Francis first uttered that rhetorical question — Who am I to judge gay people? — in 2013, also during a news conference on the papal plane. His comments were hailed as a breakthrough for a church that has historically condemned homosexuality, often in harsh terms. Francis has not changed church doctrine that calls homosexual acts sinful, but he has shown a more merciful approach to people on the margins, including gays and lesbians.
Francis DeBernardo, executive director of New Ways Ministry, a Catholic gay rights group, called the Pope’s remarks “an immense blessing of healing.”
“No pope has said more welcoming words to LGBT people than when Pope Francis today offered his recommendation that the Church — indeed all Christians — should apologize for the harm religious traditions have caused to LGBT people. The pope’s statement was simple, yet powerful, and it fell from his lips so easily.”
As is often the case, the Pope’s press conference encompassed a number of controversial questions. Here are the Pope’s answers about Brexit, former Pope Benedict XVI and why he used the word “genocide” to describe the murder of more than 1 million Armenians in the early 20th century.
Brexit
“For me, unity is always superior to conflict, but there are different forms of unity and also brotherhood. and here I come to the EU — brotherhood is better than enmity or distance and bridges are better than walls.
“The step which the EU has to take to recover the strength of its roots is a step of creativity and healthy ‘separation;’ that is, to give more independence, more freedom to the countries of the EU, to think of another form of union, to be creative in jobs, in the economy…”
“There is something that is not working in that unwieldy union, but let’s not throw the baby out with the bathwater, let’s try to jump-start things, to recreate .. today the two key words for the EU are creativity and fecundity.”
Genocide
Pope Francis said that while Turkey has, “a right to protest,” he has always used the word genocide, since his time in Argentina, and again last year quoting John Paul II so “it would have sounded very strange,” he said, not to use it again.

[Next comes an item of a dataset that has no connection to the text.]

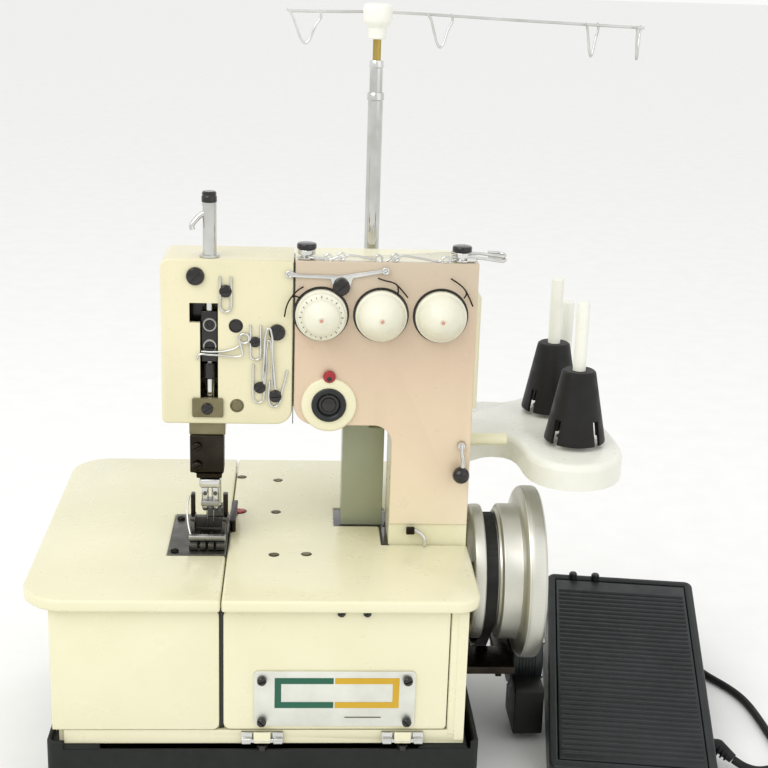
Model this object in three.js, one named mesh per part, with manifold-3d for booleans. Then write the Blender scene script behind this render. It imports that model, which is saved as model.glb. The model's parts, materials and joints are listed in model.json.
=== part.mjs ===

“In Argentina, when you spoke about the extermination of Armenians, one always used the word genocide. I did not know another word … When I came to Rome, I heard the other words, ‘The Great Evil’ and the Armenian term which I do not know how to say, and they told me that … using ‘genocide’ is offensive, that you have to say something else. I have also spoken about three genocides of the last century, always three, first the Armenian, then Hitler, and the last one is Stalin.”
“After I heard the tone of the President’s speech and also with my past with this word, which I uttered last year in St. Peter’s publicly, it would have sounded very strange not to say the same word.”
Two Popes?
In response to a question about whether there are two Popes in the Vatican, a story which had received headlines recently because of a comment by Pope Benedict’s personal secretary who said that the Pope Emeritus was part of an “expanded papacy,” Francis said, “There is only one Pope.”
“[Benedict] is the Pope Emeritus, the wise grandpa. He is the man who guards my back with his prayers.”